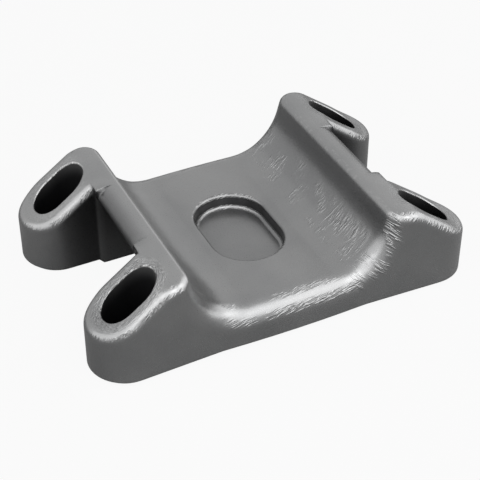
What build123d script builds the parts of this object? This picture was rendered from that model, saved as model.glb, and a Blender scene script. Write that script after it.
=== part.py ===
import os
from math import asin, atan, atan2, cos, degrees, hypot, radians, sin, tan

from build123d import *

# Clamp bolt slots, one in each ear
slot_spacing_x = 226.0
slot_spacing_y = 133.0
slot_width = 29.4
slot_length = 37.8
slot_edge_chamfer = 0.8

# Ears in plan, an even wall round the outer end of each slot
ear_wall = 12.1
foot_edge_chamfer = 3.6

# Waist of the plate in plan, a shallow bow set in from the ears
waist_half_span = 55.5
waist_inset = 2.3
waist_bow = 1.4
waist_blend_radius = 90.0

# Heights above the foot plane
floor_height = 29.5
crown_height = 71.1
crown_blend_radius = 24.0
slot_centre_height = 56.5

# Fall of the ear tops for each unit of reach, and the curve that eases it beyond the slots
ear_fall = 0.74
tip_curve_start = 127.5
tip_curve_radius = 32.0

# Axle trough
trough_flat_half = 34.2
trough_flank_radius = 40.3
trough_flank_turn = 74.0
front_rim_round = 15.5
back_rim_round = 12.5
ear_rim_round = 6.5

# Blind recess in the trough floor
recess_width = 53.6
recess_length = 79.8
recess_depth = 11.2
recess_rim_round = 3.0
recess_foot_round = 3.0

# Notch between the two ears of a side, and the rounded lip over it
notch_wall_reach = 95.5
lip_radius = 12.5
lip_half_length = 33.5

# Spring channel along the underside
spring_width = 76.2
spring_clearance = 0.4
mouth_flare_length = 6.5
seat_height = 9.0
seat_half_length = 56.5
lip_underside_height = 62.3
seat_blend_radius = 12.0

# How far a cutter runs past the face that it leaves
overrun = 5.0

slot_half_x = slot_spacing_x / 2
slot_half_y = slot_spacing_y / 2
slot_end_centre = slot_half_x + (slot_length - slot_width) / 2
ear_radius = slot_width / 2 + ear_wall
ear_reach = slot_end_centre + ear_radius
waist_reach = slot_half_y + ear_radius - waist_inset
notch_half = slot_half_y - ear_radius
channel_half = spring_width / 2 + spring_clearance
stock_height = crown_height + front_rim_round
stock_reach = ear_reach + overrun
stock_length = 2 * (slot_half_y + ear_radius + overrun)
sides = (1, -1)

# Where the straight upper flank of the trough starts, and where it meets the crown
flank_turn = radians(trough_flank_turn)
flank_centre = (trough_flat_half, floor_height + trough_flank_radius)
flank_end = (
    flank_centre[0] + trough_flank_radius * sin(flank_turn),
    flank_centre[1] - trough_flank_radius * cos(flank_turn),
)
crown_edge = flank_end[0] + (crown_height - flank_end[1]) / tan(flank_turn)

# Where the rounding of the lip starts on the crown
lip_start = notch_wall_reach - lip_radius


def along_axle(face, length):
    # A prism along Y, centred on the plate, of a face drawn in X and Z
    return extrude(Plane.XZ * face, length / 2, both=True)


def quarter_outline():
    # The side of the plate runs from the waist to touch the round end of the ear
    run_x = slot_end_centre - waist_half_span
    run_y = slot_half_y - waist_reach
    flare = atan2(run_y, run_x) + asin(ear_radius / hypot(run_x, run_y))
    touch = (
        slot_end_centre - ear_radius * sin(flare),
        slot_half_y + ear_radius * cos(flare),
    )
    return [
        Line((waist_half_span, waist_reach), touch),
        CenterArc((slot_end_centre, slot_half_y), ear_radius, -90, 180 + degrees(flare)),
        Line((slot_end_centre, notch_half), (notch_wall_reach, notch_half)),
    ]


def plan_outline():
    quarter = Curve() + quarter_outline()
    half = quarter + mirror(quarter, about=Plane.YZ)
    half += ThreePointArc(
        (-waist_half_span, waist_reach),
        (0, waist_reach + waist_bow),
        (waist_half_span, waist_reach),
    )
    outline = half + mirror(half, about=Plane.XZ)
    for side in sides:
        wall_x = side * notch_wall_reach
        outline += Line((wall_x, -notch_half), (wall_x, notch_half))
    face = make_face(outline.edges())
    waists = face.vertices().filter_by(lambda v: abs(abs(v.X) - waist_half_span) < 1e-3)
    return fillet(waists, waist_blend_radius)


def trough_stock():
    mouth_x = flank_end[0] + (stock_height - flank_end[1]) / tan(flank_turn)
    half = Curve() + [
        Line((0, floor_height), (trough_flat_half, floor_height)),
        CenterArc(flank_centre, trough_flank_radius, -90, trough_flank_turn),
        Line(flank_end, (mouth_x, stock_height)),
        Line((mouth_x, stock_height), (0, stock_height)),
    ]
    profile = half + mirror(half, about=Plane.YZ)
    return along_axle(make_face(profile.edges()), stock_length)


def trough_rim(body, side):
    # The edge of the trough on one face of the plate, from one stock top to the other
    return body.edges().filter_by(
        lambda e: side * e.center().Y > waist_reach - front_rim_round
        and floor_height - 1e-3 < e.center().Z < stock_height - 1e-3
        and abs(e.center().X) < crown_edge + front_rim_round
        and abs(e.tangent_at(0.5).Z) < 0.999
    )


def above_ears():
    # What lies above the flat crowns and the ear tops, which fall straight and then ease off
    knee = (slot_half_x - (crown_height - slot_centre_height) / ear_fall, crown_height)
    fall_end = (tip_curve_start, slot_centre_height - ear_fall * (tip_curve_start - slot_half_x))
    tip_curve = JernArc(fall_end, (1, -ear_fall), tip_curve_radius, degrees(atan(ear_fall)))
    level = tip_curve @ 1
    far_x = level.X + stock_reach
    top = stock_height + overrun
    outline = Curve() + [
        Polyline((0, top), (0, crown_height), knee, fall_end),
        tip_curve,
        Polyline(level, (far_x, level.Y), (far_x, top), (0, top)),
    ]
    face = make_face(outline.edges())
    face = fillet(face.vertices().sort_by_distance(knee)[0], crown_blend_radius)
    right = along_axle(face, stock_length)
    return right + mirror(right, about=Plane.YZ)


def ear_rims(body):
    # The outer edges of the crowns and ear tops, but for the edge over the notch wall
    tops = [f for f in body.faces() if f.normal_at().Z > 0.7 and abs(f.center().X) > crown_edge]
    edges = [edge for face in tops for edge in face.edges()]
    outer = [edge for edge in edges if sum(edge.is_same(other) for other in edges) == 1]
    return [e for e in outer if abs(e.center().Y) > lip_half_length or abs(e.center().X) < lip_start]


def above_lip(side):
    centre_z = crown_height - lip_radius
    outside_x = notch_wall_reach + overrun
    outside_z = crown_height + overrun
    outline = Curve() + [
        CenterArc((lip_start, centre_z), lip_radius, 0, 90),
        Polyline(
            (lip_start, crown_height),
            (lip_start, outside_z),
            (outside_x, outside_z),
            (outside_x, centre_z),
            (notch_wall_reach, centre_z),
        ),
    ]
    right = along_axle(make_face(outline.edges()), 2 * lip_half_length)
    return right if side > 0 else mirror(right, about=Plane.YZ)


def spring_channel():
    # In plan, a straight strip whose mouths flare to the width of the notch
    flare_x = notch_wall_reach - mouth_flare_length
    quarter = Curve() + [
        Line((0, channel_half), (flare_x, channel_half)),
        TangentArc((flare_x, channel_half), (notch_wall_reach, notch_half), tangent=(1, 0)),
        Line((notch_wall_reach, notch_half), (stock_reach, notch_half)),
        Line((stock_reach, notch_half), (stock_reach, 0)),
    ]
    half = quarter + mirror(quarter, about=Plane.YZ)
    strip = make_face((half + mirror(half, about=Plane.XZ)).edges())

    # In side view, a flat spring seat that rises on both sides to the lips
    rise = (lip_underside_height - seat_height) / (notch_wall_reach - seat_half_length)
    far_height = seat_height + rise * (stock_reach - seat_half_length)
    corners = [
        (-stock_reach, -overrun),
        (stock_reach, -overrun),
        (stock_reach, far_height),
        (seat_half_length, seat_height),
        (-seat_half_length, seat_height),
        (-stock_reach, far_height),
    ]
    face = make_face(Polyline(*corners, close=True))
    seat_ends = face.vertices().filter_by(lambda v: abs(v.Y - seat_height) < 1e-3)
    arch = along_axle(fillet(seat_ends, seat_blend_radius), stock_length)
    return arch & extrude(strip, 2 * stock_height, both=True)


def with_bolt_slots(body):
    tool = extrude(SlotOverall(slot_length, slot_width), stock_height)
    places = GridLocations(slot_spacing_x, slot_spacing_y, 2, 2)
    cut = body - [place * tool for place in places]
    mouths = new_edges(body, combined=cut).filter_by(
        lambda e: e.center().Z > overrun and abs(e.tangent_at(0.5).Z) < 0.999
    )
    return chamfer(mouths, slot_edge_chamfer)


def rolled(body, edges, radius):
    # Level square edges rounded in three flats that touch the same arc
    turn = radians(90 / 4)
    once = chamfer(edges, radius * (1 - tan(turn)))
    borders = new_edges(body, combined=once).filter_by(lambda e: abs(e.tangent_at(0.5).Z) < 1e-3)
    return chamfer(borders, radius * (tan(turn) - tan(turn / 2)))


def with_recess(body):
    foot = floor_height - recess_depth
    plan = Pos(0, 0, foot) * Rot(0, 0, 90) * SlotOverall(recess_length, recess_width)
    tool = extrude(plan, recess_depth + overrun)
    tool = rolled(tool, tool.edges().group_by(Axis.Z)[0], recess_foot_round)
    cut = body - tool
    rim = new_edges(body, combined=cut).group_by(Axis.Z)[-1]
    return rolled(cut, rim, recess_rim_round)


plate = extrude(plan_outline(), stock_height)
plate = chamfer(plate.edges().group_by(Axis.Z)[0], foot_edge_chamfer) - trough_stock()
plate = fillet(trough_rim(plate, -1), front_rim_round)
plate = fillet(trough_rim(plate, 1), back_rim_round) - above_ears()
plate = fillet(ear_rims(plate), ear_rim_round)
plate = with_bolt_slots(plate)
plate = with_recess(plate)
plate -= [above_lip(side) for side in sides]
plate -= spring_channel()

os.makedirs("parts", exist_ok=True)
export_step(plate.solid(), "parts/torque_plate.step")
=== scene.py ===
from functools import reduce
from math import cos, radians, sin

import bpy
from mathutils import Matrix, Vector


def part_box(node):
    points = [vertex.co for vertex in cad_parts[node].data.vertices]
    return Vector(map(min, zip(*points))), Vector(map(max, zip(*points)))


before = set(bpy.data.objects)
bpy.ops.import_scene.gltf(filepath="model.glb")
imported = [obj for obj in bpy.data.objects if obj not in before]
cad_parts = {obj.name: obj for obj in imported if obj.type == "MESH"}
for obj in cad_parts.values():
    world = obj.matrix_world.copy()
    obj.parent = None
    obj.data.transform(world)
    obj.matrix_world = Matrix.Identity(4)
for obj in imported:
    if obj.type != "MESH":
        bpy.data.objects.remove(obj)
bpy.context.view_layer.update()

print("frame loaded:", sorted(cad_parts))


# Node helpers

def newMaterial(name):
    material = bpy.data.materials.new(name)
    material.use_nodes = True
    material.node_tree.nodes.clear()
    return material


class NodeBuilder:
    def __init__(self, tree):
        self.tree = tree

    def add(self, kind, label="", **settings):
        node = self.tree.nodes.new(kind)
        node.label = label
        for key, value in settings.items():
            setattr(node, key, value)
        return node

    def feed(self, node, **values):
        # A key is an input's name, or s and its number. A value may be another node's output
        for key, value in values.items():
            number = key[1:]
            socket = node.inputs[int(number) if number.isdigit() else key.replace("_", " ")]
            if isinstance(value, bpy.types.NodeSocket):
                self.tree.links.new(value, socket)
            else:
                socket.default_value = value
        return node

    def math(self, operation, a, b=0.0):
        return self.feed(self.add("ShaderNodeMath", operation=operation), s0=a, s1=b).outputs[0]

    def both(self, a, b):
        return self.math("MULTIPLY", a, b)

    def either(self, a, b):
        return self.math("MAXIMUM", a, b)

    def vector(self, operation, a, b=(0.0, 0.0, 0.0)):
        node = self.add("ShaderNodeVectorMath", operation=operation)
        return self.feed(node, s0=a, s1=b).outputs[0]

    def span(self, value, low, high, start=0.0, end=1.0):
        node = self.add("ShaderNodeMapRange", interpolation_type="SMOOTHSTEP")
        return self.feed(node, s0=value, s1=low, s2=high, s3=start, s4=end).outputs[0]

    def within(self, value, low, lowFull, highFull=None, high=None):
        # Goes from 0 at low to 1 at lowFull and, with four limits, from 1 at highFull to 0 at high
        risen = self.span(value, low, lowFull)
        return risen if high is None else self.both(risen, self.span(value, high, highFull))

    def noise(self, place, label, scale, detail=3.0, roughness=0.5, distortion=0.0):
        node = self.feed(self.add("ShaderNodeTexNoise", label), Vector=place, Scale=scale)
        self.feed(node, Detail=detail, Roughness=roughness, Distortion=distortion)
        return node.outputs["Fac"]

    def mix(self, share, a, b):
        return self.feed(self.add("ShaderNodeMix"), s0=share, s2=a, s3=b).outputs[0]

    def mixColour(self, share, a, b):
        node = self.add("ShaderNodeMix", data_type="RGBA")
        return self.feed(node, s0=share, s6=a, s7=b).outputs[2]

    def bump(self, label, height, distance, normal):
        node = self.feed(self.add("ShaderNodeBump", label), Height=height, Distance=distance)
        return self.feed(node, Strength=1.0, Normal=normal).outputs[0]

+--

What you have to do: Up to and including the line with "sides = (1, -1)", repeat the data exactly, starting from its first line; nothing else belongs in the response.

Full output:
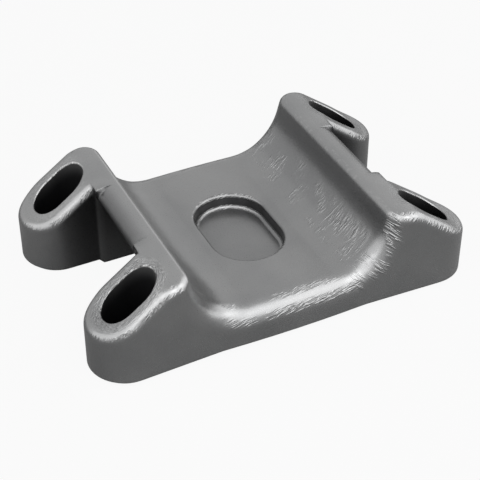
What build123d script builds the parts of this object? This picture was rendered from that model, saved as model.glb, and a Blender scene script. Write that script after it.
=== part.py ===
import os
from math import asin, atan, atan2, cos, degrees, hypot, radians, sin, tan

from build123d import *

# Clamp bolt slots, one in each ear
slot_spacing_x = 226.0
slot_spacing_y = 133.0
slot_width = 29.4
slot_length = 37.8
slot_edge_chamfer = 0.8

# Ears in plan, an even wall round the outer end of each slot
ear_wall = 12.1
foot_edge_chamfer = 3.6

# Waist of the plate in plan, a shallow bow set in from the ears
waist_half_span = 55.5
waist_inset = 2.3
waist_bow = 1.4
waist_blend_radius = 90.0

# Heights above the foot plane
floor_height = 29.5
crown_height = 71.1
crown_blend_radius = 24.0
slot_centre_height = 56.5

# Fall of the ear tops for each unit of reach, and the curve that eases it beyond the slots
ear_fall = 0.74
tip_curve_start = 127.5
tip_curve_radius = 32.0

# Axle trough
trough_flat_half = 34.2
trough_flank_radius = 40.3
trough_flank_turn = 74.0
front_rim_round = 15.5
back_rim_round = 12.5
ear_rim_round = 6.5

# Blind recess in the trough floor
recess_width = 53.6
recess_length = 79.8
recess_depth = 11.2
recess_rim_round = 3.0
recess_foot_round = 3.0

# Notch between the two ears of a side, and the rounded lip over it
notch_wall_reach = 95.5
lip_radius = 12.5
lip_half_length = 33.5

# Spring channel along the underside
spring_width = 76.2
spring_clearance = 0.4
mouth_flare_length = 6.5
seat_height = 9.0
seat_half_length = 56.5
lip_underside_height = 62.3
seat_blend_radius = 12.0

# How far a cutter runs past the face that it leaves
overrun = 5.0

slot_half_x = slot_spacing_x / 2
slot_half_y = slot_spacing_y / 2
slot_end_centre = slot_half_x + (slot_length - slot_width) / 2
ear_radius = slot_width / 2 + ear_wall
ear_reach = slot_end_centre + ear_radius
waist_reach = slot_half_y + ear_radius - waist_inset
notch_half = slot_half_y - ear_radius
channel_half = spring_width / 2 + spring_clearance
stock_height = crown_height + front_rim_round
stock_reach = ear_reach + overrun
stock_length = 2 * (slot_half_y + ear_radius + overrun)
sides = (1, -1)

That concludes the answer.